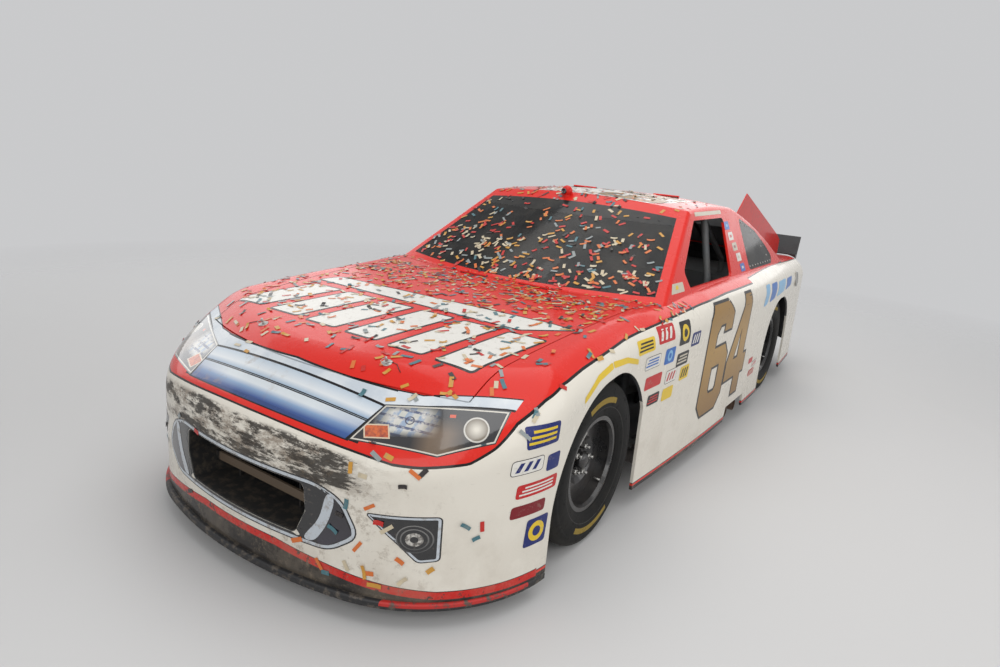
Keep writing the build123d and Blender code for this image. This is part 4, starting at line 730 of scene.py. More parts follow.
# The fog lamps: dark film with a silver line round it, low on each corner of the nose, with a
# printed ringed lens and four short bars.
print_pale = Finish("print_pale", (0.52, 0.50, 0.46), Roughness=0.2, Coat_Weight=0.6)
print_pale.age((0.10, 0.09, 0.08), 60, 3, 0.6, 0.4, 0.6)
satin_ring = Finish("satin_ring", (0.05, 0.05, 0.05), Roughness=0.3, Coat_Weight=0.6)
satin_ring.cover(satin_ring.fade(satin_ring.place()[2], 0.29, 0.37), (0.17, 0.165, 0.16))
FOG_FRAME = rounded([(0.560, 0.404), (0.764, 0.412), (0.764, 0.258), (0.712, 0.250), (0.664, 0.306)], 0.012)
FOG_RINGS = ((0.050, satin_ring), (0.046, print_black), (0.038, satin_ring), (0.034, print_black),
             (0.024, print_pale), (0.011, print_black))
fog = Film(nose_face, "front")
for fog.way in (1, -1):
    fog.lay([grown(FOG_FRAME, 0.004)], print_black, 0.0006)
    fog.lay([FOG_FRAME], print_silver, 0.0009)
    fog.lay([grown(FOG_FRAME, -0.007)], print_black, 0.0012)
    for k, (radius, finish) in enumerate(FOG_RINGS):
        fog.lay([disc((0.700, 0.334), radius)], finish, 0.0018 + 0.0006 * k, 0.012)
    for k in range(4):
        start, top = 0.588 + 0.020 * k, 0.392 - 0.022 * k
        bar = [(start, top), (0.645, top), (0.648, top - 0.004), (start + 0.003, top - 0.004)]
        fog.lay([bar], pocket_print, 0.0014, 0.02)
fog.piece("fog_lamp_film", "body", "lamp_print")

# The splitter: a flat black composite board under the nose, worn along its edge, with a trace of red
# paint at its corners.
board = Finish("splitter_board", (0.016, 0.016, 0.017), Roughness=0.55)
x, y, z = board.place()
worn = board.age((0.09, 0.075, 0.06), 34, 4, 0.7, 0.52, 0.62)
board.cover((z > 0.085) & (abs(x) > 0.62) & (y < -2.0) & (1 - worn), (0.45, 0.02, 0.016))
refinish(board, "splitter")

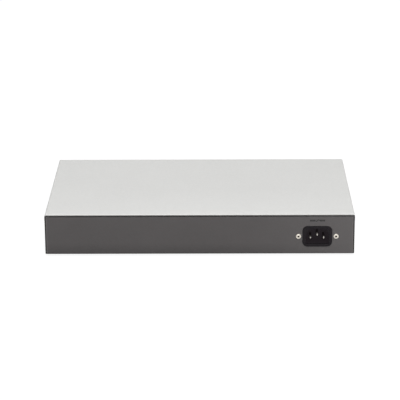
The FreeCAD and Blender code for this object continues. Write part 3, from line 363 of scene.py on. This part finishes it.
= = = = = = =
- **TASK REQUIREMENTS**
Reproduce all of the records exactly.

- **REPLY**
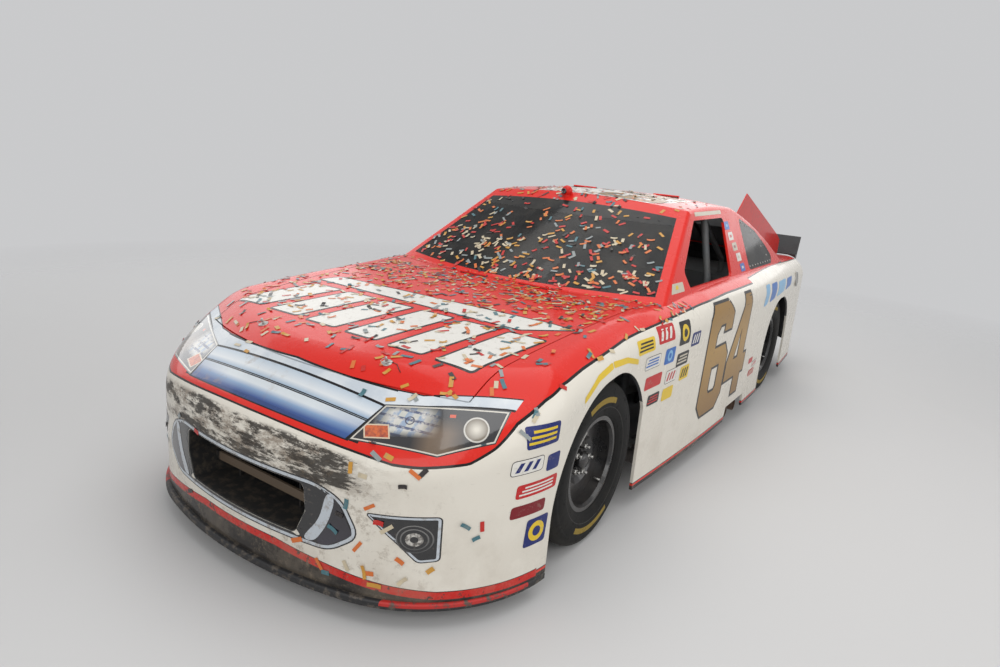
Keep writing the build123d and Blender code for this image. This is part 4, starting at line 730 of scene.py. More parts follow.
# The fog lamps: dark film with a silver line round it, low on each corner of the nose, with a
# printed ringed lens and four short bars.
print_pale = Finish("print_pale", (0.52, 0.50, 0.46), Roughness=0.2, Coat_Weight=0.6)
print_pale.age((0.10, 0.09, 0.08), 60, 3, 0.6, 0.4, 0.6)
satin_ring = Finish("satin_ring", (0.05, 0.05, 0.05), Roughness=0.3, Coat_Weight=0.6)
satin_ring.cover(satin_ring.fade(satin_ring.place()[2], 0.29, 0.37), (0.17, 0.165, 0.16))
FOG_FRAME = rounded([(0.560, 0.404), (0.764, 0.412), (0.764, 0.258), (0.712, 0.250), (0.664, 0.306)], 0.012)
FOG_RINGS = ((0.050, satin_ring), (0.046, print_black), (0.038, satin_ring), (0.034, print_black),
             (0.024, print_pale), (0.011, print_black))
fog = Film(nose_face, "front")
for fog.way in (1, -1):
    fog.lay([grown(FOG_FRAME, 0.004)], print_black, 0.0006)
    fog.lay([FOG_FRAME], print_silver, 0.0009)
    fog.lay([grown(FOG_FRAME, -0.007)], print_black, 0.0012)
    for k, (radius, finish) in enumerate(FOG_RINGS):
        fog.lay([disc((0.700, 0.334), radius)], finish, 0.0018 + 0.0006 * k, 0.012)
    for k in range(4):
        start, top = 0.588 + 0.020 * k, 0.392 - 0.022 * k
        bar = [(start, top), (0.645, top), (0.648, top - 0.004), (start + 0.003, top - 0.004)]
        fog.lay([bar], pocket_print, 0.0014, 0.02)
fog.piece("fog_lamp_film", "body", "lamp_print")

# The splitter: a flat black composite board under the nose, worn along its edge, with a trace of red
# paint at its corners.
board = Finish("splitter_board", (0.016, 0.016, 0.017), Roughness=0.55)
x, y, z = board.place()
worn = board.age((0.09, 0.075, 0.06), 34, 4, 0.7, 0.52, 0.62)
board.cover((z > 0.085) & (abs(x) > 0.62) & (y < -2.0) & (1 - worn), (0.45, 0.02, 0.016))
refinish(board, "splitter")

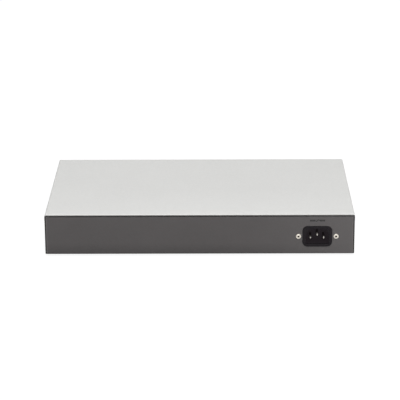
The FreeCAD and Blender code for this object continues. Write part 3, from line 363 of scene.py on. This part finishes it.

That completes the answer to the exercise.